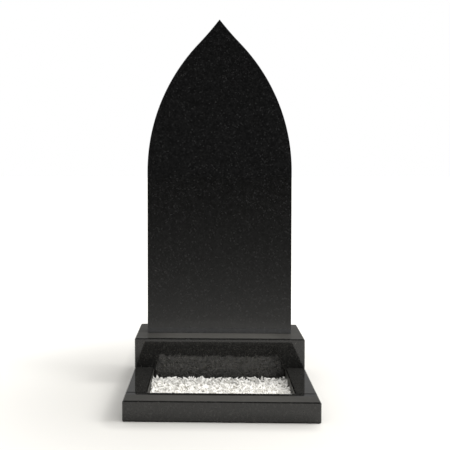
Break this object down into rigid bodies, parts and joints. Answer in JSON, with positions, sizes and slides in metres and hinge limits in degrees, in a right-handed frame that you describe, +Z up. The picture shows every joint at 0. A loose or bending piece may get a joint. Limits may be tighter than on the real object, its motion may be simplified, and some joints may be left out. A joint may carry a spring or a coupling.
{
  "type": "headstone",
  "caption": "Upright polished black granite headstone with a pointed-arch top on a plinth, with a low granite kerb in front around a bed of white marble chips.",
  "frame": {"origin": "on the ground, under the middle of the whole monument", "axes": "+Z up, -Y towards the front where the inscription face looks, +X to the right as seen from the front"},
  "size_m": [0.7, 0.71, 1.5201],
  "materials": {
    "polished_granite": "mirror-polished black granite with fine grey specks",
    "white_marble": "crushed white marble, dull broken faces"
  },
  "bodies": {
    "root": {"stele": "polished_granite", "plinth": "polished_granite", "kerb_front": "polished_granite", "kerb_left": "polished_granite", "kerb_right": "polished_granite", "marble_chips": "white_marble"}
  },
  "joints": []
}
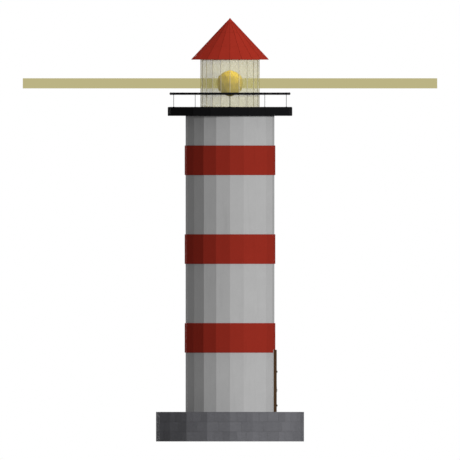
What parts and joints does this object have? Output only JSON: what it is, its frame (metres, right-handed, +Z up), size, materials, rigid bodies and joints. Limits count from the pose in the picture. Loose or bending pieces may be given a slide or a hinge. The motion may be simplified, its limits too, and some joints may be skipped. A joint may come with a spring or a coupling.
{
  "type": "lighthouse",
  "caption": "Faceted masonry lighthouse with raised red bands on a dark plinth, a railed gallery, a glazed lantern under a pointed roof, a turning optic and a hinged door.",
  "frame": {"origin": "middle of the plinth's underside, at ground level", "axes": "+Z up the tower, +X out through the doorway, +Y to the doorway's left seen from inside"},
  "size_m": [7, 7, 20.02],
  "materials": {
    "plinth_stone": "dressed dark granite",
    "floor_stone": "flagstone",
    "shaft_render": "painted render",
    "band_red": "red painted render",
    "gallery_black": "black painted",
    "rail_black": "satin",
    "lantern_bronze": "pale, dull",
    "lantern_glass": "clear, warm",
    "roof_red": "satin",
    "iron_black": "black",
    "spindle_steel": "turned",
    "lens_glass": "amber, faceted",
    "door_timber": "oiled, dark"
  },
  "bodies": {
    "tower": {"plinth": "plinth_stone", "ground_floor": "floor_stone", "door_sill": "floor_stone", "ground_wall_northeast": "shaft_render", "ground_wall_northwest": "shaft_render", "ground_wall_southwest": "shaft_render", "ground_wall_southeast": "shaft_render", "middle_wall_east": "shaft_render", "middle_wall_northeast": "shaft_render", "middle_wall_northwest": "shaft_render", "middle_wall_southwest": "shaft_render", "middle_wall_southeast": "shaft_render", "upper_wall_east": "shaft_render", "upper_wall_northeast": "shaft_render", "upper_wall_northwest": "shaft_render", "upper_wall_southwest": "shaft_render", "upper_wall_southeast": "shaft_render", "door_jamb_south": "shaft_render", "door_jamb_north": "shaft_render", "door_lintel": "shaft_render", "band_lower": "band_red", "band_middle": "band_red", "band_upper": "band_red", "gallery_deck": "gallery_black", "gallery_rail": "rail_black", "gallery_posts": "rail_black", "lantern_bars": "lantern_bronze", "lantern_sills": "lantern_bronze", "lantern_heads": "lantern_bronze", "lantern_glass": "lantern_glass", "roof_eaves": "roof_red", "roof_shell": "roof_red", "optic_bearing": "iron_black", "door_frame": "door_timber", "door_overpanel": "door_timber", "door_pintles": "iron_black"},
    "door": {"door_leaf": "door_timber", "door_ledges": "door_timber", "door_straps": "iron_black", "door_ring": "iron_black"},
    "optic": {"optic_lens": "lens_glass", "optic_spindle": "spindle_steel"}
  },
  "joints": [
    {"name": "door_hinge", "type": "hinge", "parent": "tower", "child": "door", "pos_m": [2.229, 0.567, 2.508], "axis": [0, 0, 1], "range_deg": [0, 110]},
    {"name": "optic_spin", "type": "hinge", "parent": "tower", "child": "optic", "pos_m": [0, 0, 15.82], "axis": [0, 0, 1], "continuous": true}
  ]
}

Objective
From the listing above, reproduce all the lines exactly.

Answer in full
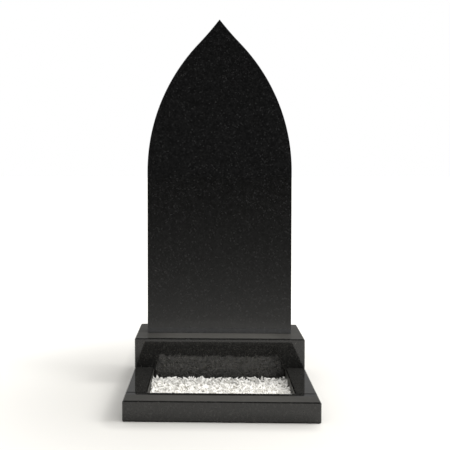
Break this object down into rigid bodies, parts and joints. Answer in JSON, with positions, sizes and slides in metres and hinge limits in degrees, in a right-handed frame that you describe, +Z up. The picture shows every joint at 0. A loose or bending piece may get a joint. Limits may be tighter than on the real object, its motion may be simplified, and some joints may be left out. A joint may carry a spring or a coupling.
{
  "type": "headstone",
  "caption": "Upright polished black granite headstone with a pointed-arch top on a plinth, with a low granite kerb in front around a bed of white marble chips.",
  "frame": {"origin": "on the ground, under the middle of the whole monument", "axes": "+Z up, -Y towards the front where the inscription face looks, +X to the right as seen from the front"},
  "size_m": [0.7, 0.71, 1.5201],
  "materials": {
    "polished_granite": "mirror-polished black granite with fine grey specks",
    "white_marble": "crushed white marble, dull broken faces"
  },
  "bodies": {
    "root": {"stele": "polished_granite", "plinth": "polished_granite", "kerb_front": "polished_granite", "kerb_left": "polished_granite", "kerb_right": "polished_granite", "marble_chips": "white_marble"}
  },
  "joints": []
}
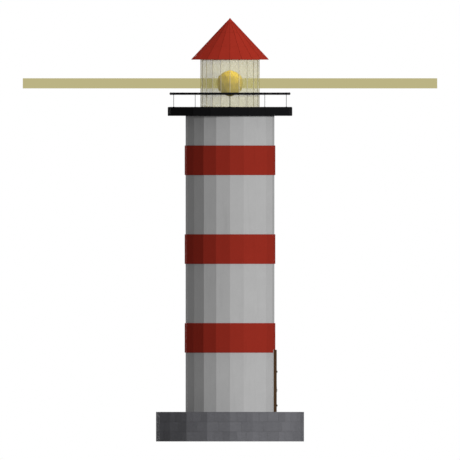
What parts and joints does this object have? Output only JSON: what it is, its frame (metres, right-handed, +Z up), size, materials, rigid bodies and joints. Limits count from the pose in the picture. Loose or bending pieces may be given a slide or a hinge. The motion may be simplified, its limits too, and some joints may be skipped. A joint may come with a spring or a coupling.
{
  "type": "lighthouse",
  "caption": "Faceted masonry lighthouse with raised red bands on a dark plinth, a railed gallery, a glazed lantern under a pointed roof, a turning optic and a hinged door.",
  "frame": {"origin": "middle of the plinth's underside, at ground level", "axes": "+Z up the tower, +X out through the doorway, +Y to the doorway's left seen from inside"},
  "size_m": [7, 7, 20.02],
  "materials": {
    "plinth_stone": "dressed dark granite",
    "floor_stone": "flagstone",
    "shaft_render": "painted render",
    "band_red": "red painted render",
    "gallery_black": "black painted",
    "rail_black": "satin",
    "lantern_bronze": "pale, dull",
    "lantern_glass": "clear, warm",
    "roof_red": "satin",
    "iron_black": "black",
    "spindle_steel": "turned",
    "lens_glass": "amber, faceted",
    "door_timber": "oiled, dark"
  },
  "bodies": {
    "tower": {"plinth": "plinth_stone", "ground_floor": "floor_stone", "door_sill": "floor_stone", "ground_wall_northeast": "shaft_render", "ground_wall_northwest": "shaft_render", "ground_wall_southwest": "shaft_render", "ground_wall_southeast": "shaft_render", "middle_wall_east": "shaft_render", "middle_wall_northeast": "shaft_render", "middle_wall_northwest": "shaft_render", "middle_wall_southwest": "shaft_render", "middle_wall_southeast": "shaft_render", "upper_wall_east": "shaft_render", "upper_wall_northeast": "shaft_render", "upper_wall_northwest": "shaft_render", "upper_wall_southwest": "shaft_render", "upper_wall_southeast": "shaft_render", "door_jamb_south": "shaft_render", "door_jamb_north": "shaft_render", "door_lintel": "shaft_render", "band_lower": "band_red", "band_middle": "band_red", "band_upper": "band_red", "gallery_deck": "gallery_black", "gallery_rail": "rail_black", "gallery_posts": "rail_black", "lantern_bars": "lantern_bronze", "lantern_sills": "lantern_bronze", "lantern_heads": "lantern_bronze", "lantern_glass": "lantern_glass", "roof_eaves": "roof_red", "roof_shell": "roof_red", "optic_bearing": "iron_black", "door_frame": "door_timber", "door_overpanel": "door_timber", "door_pintles": "iron_black"},
    "door": {"door_leaf": "door_timber", "door_ledges": "door_timber", "door_straps": "iron_black", "door_ring": "iron_black"},
    "optic": {"optic_lens": "lens_glass", "optic_spindle": "spindle_steel"}
  },
  "joints": [
    {"name": "door_hinge", "type": "hinge", "parent": "tower", "child": "door", "pos_m": [2.229, 0.567, 2.508], "axis": [0, 0, 1], "range_deg": [0, 110]},
    {"name": "optic_spin", "type": "hinge", "parent": "tower", "child": "optic", "pos_m": [0, 0, 15.82], "axis": [0, 0, 1], "continuous": true}
  ]
}